Big Fish: How to Dive Responsibly
Diving with Big Fish in Thailand
Whale sharks and manta rays…deep down we all want to see one of these beautiful giants at some point in our diving life. So enormous yet utterly harmless, having an encounter with such an animal is unforgettable for anyone and everyone. Here in Thailand you have a chance to experience this. Your chances depend heavily on the location and time of the year, so with a bit of careful planning you can help your luck significantly. However,when diving with these creatures you also have a to adhere to a certain level of responsibility and respect!
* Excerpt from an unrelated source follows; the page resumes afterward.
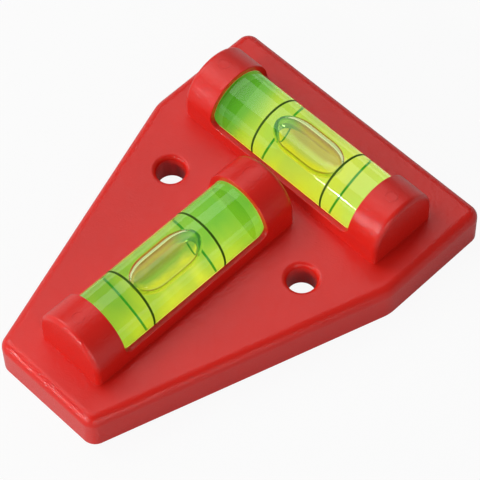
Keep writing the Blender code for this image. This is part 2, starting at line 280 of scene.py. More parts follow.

While diving out of Phuket leaves your chances significantly slimmer than out of Khao Lak, manta ray sightings off of the south of Koh Racha Noi do occur. Particularly between the start of December and the end of January, East Coast Bay, Maritta’s Rock and The Plateau (also called the South Tip) are dive sites where Manta rays fly by for a few minutes or even do a few circles over our heads! Out of Khao Lak, from January until the end of March or even the beginning of April, chances are high to have manta encounters of up to 45 minutes at Koh Bon and Koh Tachai. Sometimes they circle down to the northern parts of the Similan Islands.
Out of the 22 dives that we do from our liveaboard, the MV Marco Polo, up to six dives are at these manta hot spots. During the peak of the manta season, it is possible to have encounters on all these dives! Whale shark sightings are far less predictable, but during the peak time for mantas they make their appearances on the same dive sites and both further south into the Similans and north up to Richelieu Rock. The Boonsung Wreck off the coast of Khao Lak does tend to claim the prize for the most whale shark sightings every season!
Now, as will be heard during any dive briefing at these sites, there is a code of conduct to follow when diving with mantas or whale sharks. A diver breaching this code because of sheer excitement or simple carelessness is something that affects everyone involved…everyone meaning the manta or whale shark and the other divers.
How do you properly dive with one of these gentle giants?
It is extremely simple, though understandably difficult to stick to if it’s your first time. It is your responsibility to give them space and time to approach you, if they choose to do so.
When a manta appears, stay close whichever medium you are diving on. Whether this is a sandy bottom, around a cleaning station, a ridge or pinnacle, stick to it and let them approach. If you are directly on top of a cleaning station, get clear of this slowly so as not to disturb them if they are coming in for a good scrubbing.
These naturally inquisitive marvels can even be described as playful. If they are not feeding or cleaning there is a good chance they will swoop down to have a look. If just one diver goes up to chase or even try to touch a manta or whale shark, it will take more distance or shy away altogether.
This both ruins the encounter for all other divers and, more importantly, stresses out the animal. If this occurs on a large scale from more groups, over a long period of time, it has the potential to disturb their long term habits entirely.
That very important fact makes it crucial that you as a diver hold these animals in high regard. Respecting and giving them adequate space and time serves the dual purpose of allowing them their natural habits and ultimately giving you more time and enjoyment with them! Allow them to approach you and they will reward you for it!